Begin Dataset extract

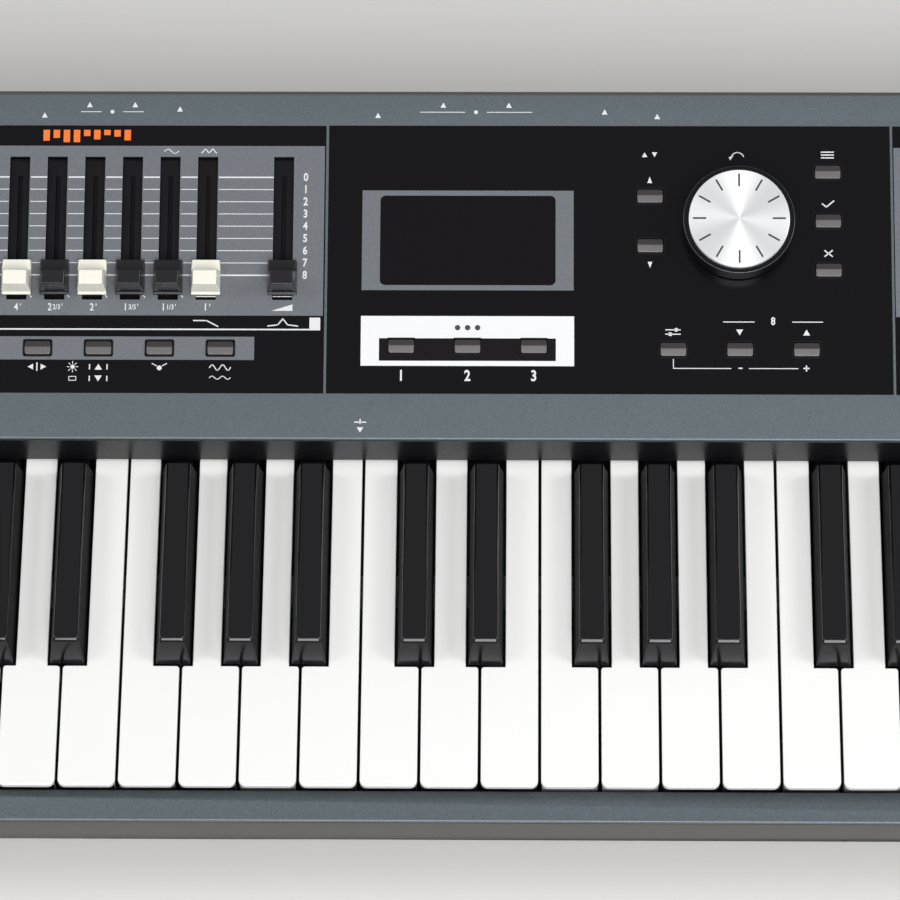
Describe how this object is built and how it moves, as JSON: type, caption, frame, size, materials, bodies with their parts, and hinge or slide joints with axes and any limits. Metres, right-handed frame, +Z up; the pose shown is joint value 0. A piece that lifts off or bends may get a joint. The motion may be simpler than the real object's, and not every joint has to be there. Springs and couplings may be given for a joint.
{
  "type": "combo organ",
  "caption": "Portable combo organ: a sloping control panel with drawbars, a display, a value dial and buttons over a velocity keyboard in a slim plastic case.",
  "frame": {"origin": "floor level under the middle of the case", "axes": "+X along the keys to the treble end, +Y to the rear edge with the sockets, +Z up"},
  "size_m": [1.008, 0.3, 0.1045],
  "materials": {
    "case_plastic": "metallic grey-blue paint on moulded plastic",
    "base_plastic": "fine-grained moulded plastic",
    "screw_steel": "zinc-plated steel",
    "foot_rubber": "matte black rubber",
    "white_key_plastic": "polished white key plastic",
    "black_key_plastic": "satin black key plastic",
    "chassis_plastic": "moulded plastic",
    "rod_steel": "ground steel",
    "circuit_board": "green solder mask",
    "contact_rubber": "grey silicone",
    "felt": "wool felt",
    "panel_plastic": "black gloss panel",
    "window_plastic": "smoked window, black while the display is off",
    "display_plastic": "display module",
    "bar_brown": "brown bar cap",
    "bar_white": "white bar cap",
    "bar_black": "black bar cap",
    "pot_plastic": "moulded control housing",
    "dial_plastic": "black dial with a spun aluminium face",
    "knob_plastic": "satin black knob",
    "button_plastic": "smoky grey button",
    "switch_plastic": "moulded switch housing",
    "bender_plastic": "satin black plastic",
    "socket_plastic": "moulded socket"
  },
  "bodies": {
    "case": {"bender_bracket": "bender_plastic", "bottom_case": "base_plastic", "case_screws": "screw_steel", "center_control_panel": "panel_plastic", "dc_inlet": "socket_plastic", "din_sockets": "socket_plastic", "display_module": "display_plastic", "display_window": "window_plastic", "key_contact_board": "circuit_board", "key_contact_rubbers": "contact_rubber", "key_hinge_rod": "rod_steel", "key_stop_felts": "felt", "keybed_chassis": "chassis_plastic", "left_control_panel": "panel_plastic", "main_board": "circuit_board", "panel_boards": "circuit_board", "phone_jacks": "socket_plastic", "power_switch_housing": "switch_plastic", "right_control_panel": "panel_plastic", "rotary_sensors": "pot_plastic", "rubber_feet": "foot_rubber", "slide_potentiometers": "pot_plastic", "tact_switches": "switch_plastic", "top_case": "case_plastic"},
    "key_c4": {"key_c4": "white_key_plastic"},
    "key_d4": {"key_d4": "white_key_plastic"},
    "key_e4": {"key_e4": "white_key_plastic"},
    "key_f4": {"key_f4": "white_key_plastic"},
    "key_g4": {"key_g4": "white_key_plastic"},
    "key_a4": {"key_a4": "white_key_plastic"},
    "key_b4": {"key_b4": "white_key_plastic"},
    "key_c_sharp4": {"key_c_sharp4": "black_key_plastic"},
    "key_d_sharp4": {"key_d_sharp4": "black_key_plastic"},
    "key_f_sharp4": {"key_f_sharp4": "black_key_plastic"},
    "key_g_sharp4": {"key_g_sharp4": "black_key_plastic"},
    "key_a_sharp4": {"key_a_sharp4": "black_key_plastic"},
    "other_white_keys": {"other_white_keys": "white_key_plastic"},
    "other_black_keys": {"other_black_keys": "black_key_plastic"},
    "harmonic_bar_1": {"harmonic_bar_1": "bar_brown"},
    "harmonic_bar_2": {"harmonic_bar_2": "bar_brown"},
    "harmonic_bar_3": {"harmonic_bar_3": "bar_white"},
    "harmonic_bar_4": {"harmonic_bar_4": "bar_white"},
    "harmonic_bar_5": {"harmonic_bar_5": "bar_black"},
    "harmonic_bar_6": {"harmonic_bar_6": "bar_white"},
    "harmonic_bar_7": {"harmonic_bar_7": "bar_black"},
    "harmonic_bar_8": {"harmonic_bar_8": "bar_black"},
    "harmonic_bar_9": {"harmonic_bar_9": "bar_white"},
    "level_slider": {"level_slider": "bar_black"},
    "value_dial": {"value_dial": "dial_plastic"},
    "volume_knob": {"volume_knob": "knob_plastic"},
    "drive_knob": {"drive_knob": "knob_plastic"},
    "reverb_knob": {"reverb_knob": "knob_plastic"},
    "organ_buttons": {"organ_buttons": "button_plastic"},
    "mode_buttons": {"mode_buttons": "button_plastic"},
    "edit_buttons": {"edit_buttons": "button_plastic"},
    "octave_buttons": {"octave_buttons": "button_plastic"},
    "preset_buttons": {"preset_buttons": "button_plastic"},
    "bender_cradle": {"bender_cradle": "bender_plastic"},
    "bender_lever": {"bender_lever": "bender_plastic"},
    "power_rocker": {"power_rocker": "switch_plastic"}
  },
  "joints": [
    {"name": "key_c4_press", "type": "hinge", "parent": "case", "child": "key_c4", "pos_m": [-0.04825, 0.075, 0.046], "axis": [1, 0, 0], "range_deg": [0, 2.7], "stiffness_Nm_per_rad": 0.5, "springref_deg": -8.59},
    {"name": "key_d4_press", "type": "hinge", "parent": "case", "child": "key_d4", "pos_m": [-0.02475, 0.075, 0.046], "axis": [1, 0, 0], "range_deg": [0, 2.7], "stiffness_Nm_per_rad": 0.5, "springref_deg": -8.59},
    {"name": "key_e4_press", "type": "hinge", "parent": "case", "child": "key_e4", "pos_m": [-0.00125, 0.075, 0.046], "axis": [1, 0, 0], "range_deg": [0, 2.7], "stiffness_Nm_per_rad": 0.5, "springref_deg": -8.59},
    {"name": "key_f4_press", "type": "hinge", "parent": "case", "child": "key_f4", "pos_m": [0.02225, 0.075, 0.046], "axis": [1, 0, 0], "range_deg": [0, 2.7], "stiffness_Nm_per_rad": 0.5, "springref_deg": -8.59},
    {"name": "key_g4_press", "type": "hinge", "parent": "case", "child": "key_g4", "pos_m": [0.04575, 0.075, 0.046], "axis": [1, 0, 0], "range_deg": [0, 2.7], "stiffness_Nm_per_rad": 0.5, "springref_deg": -8.59},
    {"name": "key_a4_press", "type": "hinge", "parent": "case", "child": "key_a4", "pos_m": [0.06925, 0.075, 0.046], "axis": [1, 0, 0], "range_deg": [0, 2.7], "stiffness_Nm_per_rad": 0.5, "springref_deg": -8.59},
    {"name": "key_b4_press", "type": "hinge", "parent": "case", "child": "key_b4", "pos_m": [0.09275, 0.075, 0.046], "axis": [1, 0, 0], "range_deg": [0, 2.7], "stiffness_Nm_per_rad": 0.5, "springref_deg": -8.59},
    {"name": "key_c_sharp4_press", "type": "hinge", "parent": "case", "child": "key_c_sharp4", "pos_m": [-0.03875, 0.075, 0.046], "axis": [1, 0, 0], "range_deg": [0, 2.7], "stiffness_Nm_per_rad": 0.5, "springref_deg": -8.59},
    {"name": "key_d_sharp4_press", "type": "hinge", "parent": "case", "child": "key_d_sharp4", "pos_m": [-0.01075, 0.075, 0.046], "axis": [1, 0, 0], "range_deg": [0, 2.7], "stiffness_Nm_per_rad": 0.5, "springref_deg": -8.59},
    {"name": "key_f_sharp4_press", "type": "hinge", "parent": "case", "child": "key_f_sharp4", "pos_m": [0.0309, 0.075, 0.046], "axis": [1, 0, 0], "range_deg": [0, 2.7], "stiffness_Nm_per_rad": 0.5, "springref_deg": -8.59},
    {"name": "key_g_sharp4_press", "type": "hinge", "parent": "case", "child": "key_g_sharp4", "pos_m": [0.05755, 0.075, 0.046], "axis": [1, 0, 0], "range_deg": [0, 2.7], "stiffness_Nm_per_rad": 0.5, "springref_deg": -8.59},
    {"name": "key_a_sharp4_press", "type": "hinge", "parent": "case", "child": "key_a_sharp4", "pos_m": [0.0843, 0.075, 0.046], "axis": [1, 0, 0], "range_deg": [0, 2.7], "stiffness_Nm_per_rad": 0.5, "springref_deg": -8.59},
    {"name": "other_white_keys_press", "type": "hinge", "parent": "case", "child": "other_white_keys", "pos_m": [0.034, 0.075, 0.046], "axis": [1, 0, 0], "range_deg": [0, 2.7], "stiffness_Nm_per_rad": 14.5, "springref_deg": -8.59},
    {"name": "other_black_keys_press", "type": "hinge", "parent": "case", "child": "other_black_keys", "pos_m": [0.034, 0.075, 0.046], "axis": [1, 0, 0], "range_deg": [0, 2.7], "stiffness_Nm_per_rad": 10, "springref_deg": -8.59},
    {"name": "harmonic_bar_1_slide", "type": "slide", "parent": "case", "child": "harmonic_bar_1", "axis": [0, 0.9787, 0.2055], "range_m": [0, 0.041]},
    {"name": "harmonic_bar_2_slide", "type": "slide", "parent": "case", "child": "harmonic_bar_2", "axis": [0, 0.9787, 0.2055], "range_m": [0, 0.041]},
    {"name": "harmonic_bar_3_slide", "type": "slide", "parent": "case", "child": "harmonic_bar_3", "axis": [0, 0.9787, 0.2055], "range_m": [0, 0.041]},
    {"name": "harmonic_bar_4_slide", "type": "slide", "parent": "case", "child": "harmonic_bar_4", "axis": [0, 0.9787, 0.2055], "range_m": [0, 0.041]},
    {"name": "harmonic_bar_5_slide", "type": "slide", "parent": "case", "child": "harmonic_bar_5", "axis": [0, 0.9787, 0.2055], "range_m": [0, 0.041]},
    {"name": "harmonic_bar_6_slide", "type": "slide", "parent": "case", "child": "harmonic_bar_6", "axis": [0, 0.9787, 0.2055], "range_m": [0, 0.041]},
    {"name": "harmonic_bar_7_slide", "type": "slide", "parent": "case", "child": "harmonic_bar_7", "axis": [0, 0.9787, 0.2055], "range_m": [0, 0.041]},
    {"name": "harmonic_bar_8_slide", "type": "slide", "parent": "case", "child": "harmonic_bar_8", "axis": [0, 0.9787, 0.2055], "range_m": [0, 0.041]},
    {"name": "harmonic_bar_9_slide", "type": "slide", "parent": "case", "child": "harmonic_bar_9", "axis": [0, 0.9787, 0.2055], "range_m": [0, 0.041]},
    {"name": "level_slider_slide", "type": "slide", "parent": "case", "child": "level_slider", "axis": [0, 0.9787, 0.2055], "range_m": [0, 0.041]},
    {"name": "value_dial_turn", "type": "hinge", "parent": "case", "child": "value_dial", "pos_m": [0.0898, 0.09312, 0.08833], "axis": [0, -0.2055, 0.9787], "continuous": true},
    {"name": "volume_knob_turn", "type": "hinge", "parent": "case", "child": "volume_knob", "pos_m": [-0.43, 0.09312, 0.08833], "axis": [0, 0.2055, -0.9787], "range_deg": [-150, 150]},
    {"name": "drive_knob_turn", "type": "hinge", "parent": "case", "child": "drive_knob", "pos_m": [0.215, 0.09312, 0.08833], "axis": [0, 0.2055, -0.9787], "range_deg": [-150, 150]},
    {"name": "reverb_knob_turn", "type": "hinge", "parent": "case", "child": "reverb_knob", "pos_m": [0.275, 0.09312, 0.08833], "axis": [0, 0.2055, -0.9787], "range_deg": [-150, 150]},
    {"name": "organ_buttons_press", "type": "slide", "parent": "case", "child": "organ_buttons", "axis": [0, 0.2055, -0.9787], "range_m": [0, 0.0005], "stiffness_N_per_m": 1500, "springref_m": -0.0003},
    {"name": "mode_buttons_press", "type": "slide", "parent": "case", "child": "mode_buttons", "axis": [0, 0.2055, -0.9787], "range_m": [0, 0.0005], "stiffness_N_per_m": 1500, "springref_m": -0.0003},
    {"name": "edit_buttons_press", "type": "slide", "parent": "case", "child": "edit_buttons", "axis": [0, 0.2055, -0.9787], "range_m": [0, 0.0005], "stiffness_N_per_m": 1500, "springref_m": -0.0003},
    {"name": "octave_buttons_press", "type": "slide", "parent": "case", "child": "octave_buttons", "axis": [0, 0.2055, -0.9787], "range_m": [0, 0.0005], "stiffness_N_per_m": 1500, "springref_m": -0.0003},
    {"name": "preset_buttons_press", "type": "slide", "parent": "case", "child": "preset_buttons", "axis": [0, 0.2055, -0.9787], "range_m": [0, 0.0005], "stiffness_N_per_m": 1500, "springref_m": -0.0003},
    {"name": "bender_push", "type": "hinge", "parent": "case", "child": "bender_cradle", "pos_m": [-0.45, -0.04, 0.036], "axis": [-1, 0, 0], "range_deg": [0, 20], "stiffness_Nm_per_rad": 0.3, "springref_deg": -8.59},
    {"name": "bender_swing", "type": "hinge", "parent": "bender_cradle", "child": "bender_lever", "pos_m": [-0.45, -0.04, 0.036], "axis": [0, 1, 0], "range_deg": [-22, 22], "stiffness_Nm_per_rad": 0.3},
    {"name": "power_rocker_tip", "type": "hinge", "parent": "case", "child": "power_rocker", "pos_m": [0.43, 0.1439, 0.0436], "axis": [1, 0, 0], "range_deg": [0, 12]}
  ]
}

End Dataset extract

**Exercise task**: Copy, from the material above, each line in which the string "with" occurs.

**Final result**:
Describe how this object is built and how it moves, as JSON: type, caption, frame, size, materials, bodies with their parts, and hinge or slide joints with axes and any limits. Metres, right-handed frame, +Z up; the pose shown is joint value 0. A piece that lifts off or bends may get a joint. The motion may be simpler than the real object's, and not every joint has to be there. Springs and couplings may be given for a joint.
  "caption": "Portable combo organ: a sloping control panel with drawbars, a display, a value dial and buttons over a velocity keyboard in a slim plastic case.",
  "frame": {"origin": "floor level under the middle of the case", "axes": "+X along the keys to the treble end, +Y to the rear edge with the sockets, +Z up"},
    "dial_plastic": "black dial with a spun aluminium face",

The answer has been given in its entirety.